### RECORDED DATA
::::
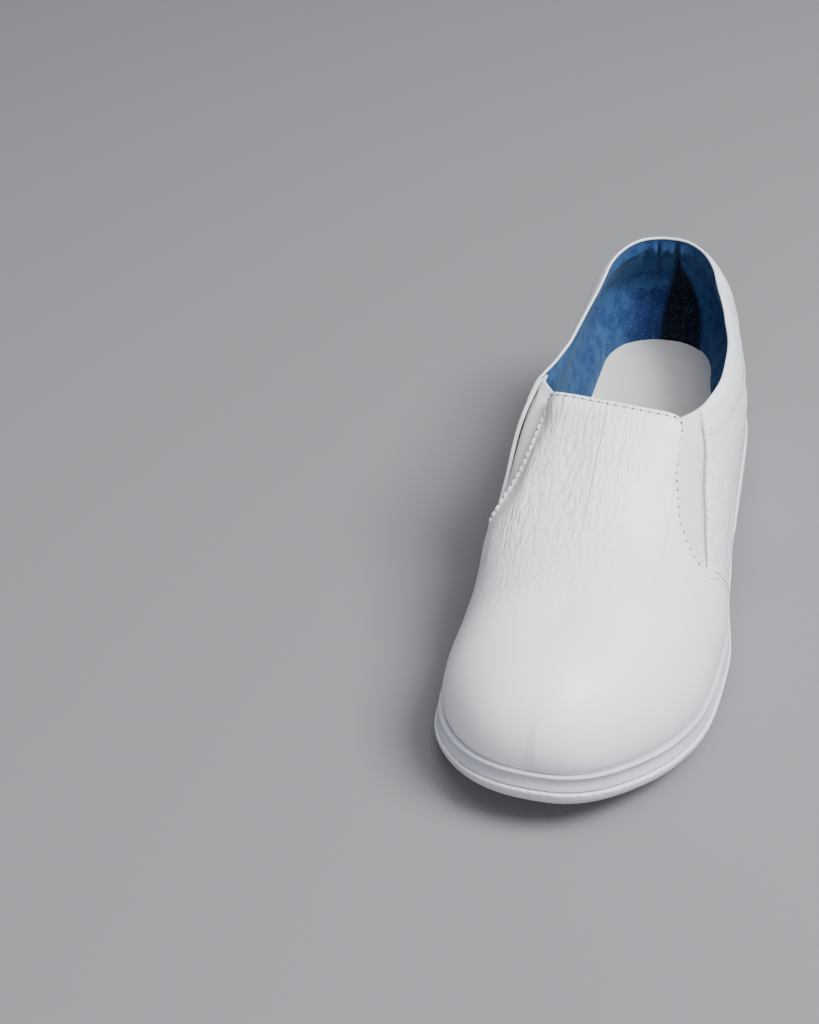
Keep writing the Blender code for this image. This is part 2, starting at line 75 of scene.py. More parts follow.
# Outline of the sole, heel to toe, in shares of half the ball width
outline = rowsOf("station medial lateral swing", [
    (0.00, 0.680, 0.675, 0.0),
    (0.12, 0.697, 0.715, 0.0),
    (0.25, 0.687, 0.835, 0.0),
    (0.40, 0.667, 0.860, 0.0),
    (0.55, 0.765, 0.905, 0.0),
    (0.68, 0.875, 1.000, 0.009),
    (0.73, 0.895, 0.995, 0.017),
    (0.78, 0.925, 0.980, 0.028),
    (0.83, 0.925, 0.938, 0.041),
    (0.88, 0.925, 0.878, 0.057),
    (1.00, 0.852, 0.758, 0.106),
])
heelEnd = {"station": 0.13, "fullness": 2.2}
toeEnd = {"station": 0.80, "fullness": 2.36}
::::
### PROMPT
Extract, word for word, each line of the listing above.

### EXERCISE ANSWER
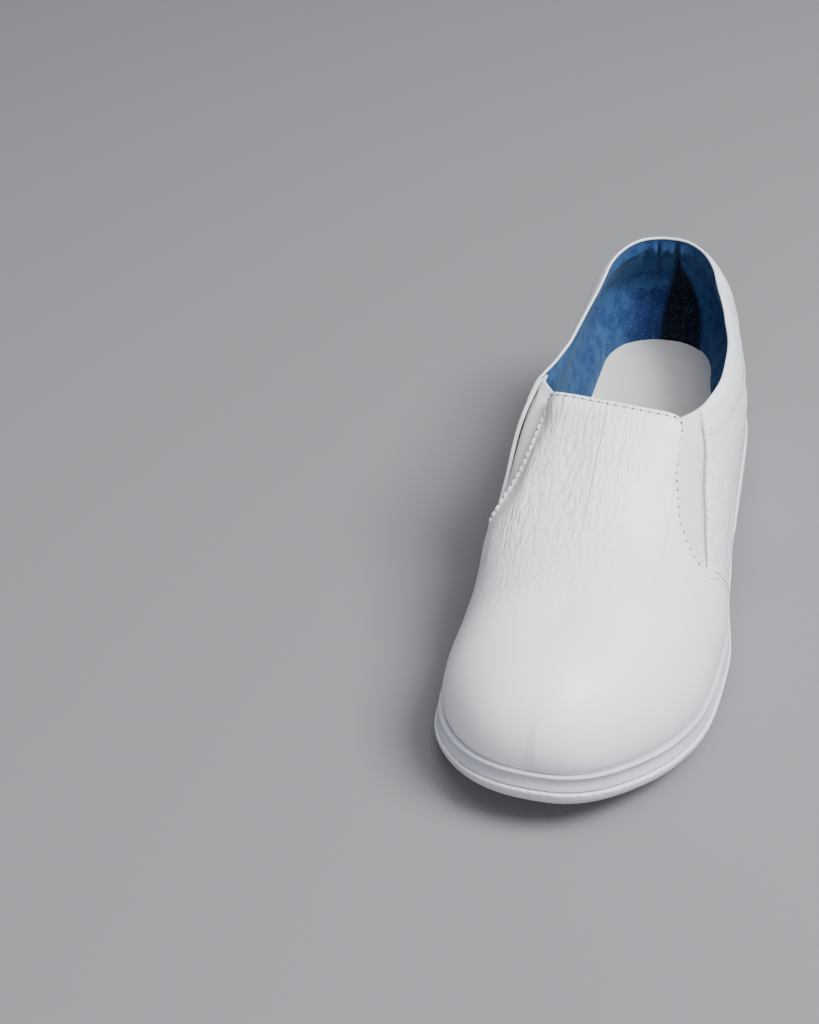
Keep writing the Blender code for this image. This is part 2, starting at line 75 of scene.py. More parts follow.
# Outline of the sole, heel to toe, in shares of half the ball width
outline = rowsOf("station medial lateral swing", [
    (0.00, 0.680, 0.675, 0.0),
    (0.12, 0.697, 0.715, 0.0),
    (0.25, 0.687, 0.835, 0.0),
    (0.40, 0.667, 0.860, 0.0),
    (0.55, 0.765, 0.905, 0.0),
    (0.68, 0.875, 1.000, 0.009),
    (0.73, 0.895, 0.995, 0.017),
    (0.78, 0.925, 0.980, 0.028),
    (0.83, 0.925, 0.938, 0.041),
    (0.88, 0.925, 0.878, 0.057),
    (1.00, 0.852, 0.758, 0.106),
])
heelEnd = {"station": 0.13, "fullness": 2.2}
toeEnd = {"station": 0.80, "fullness": 2.36}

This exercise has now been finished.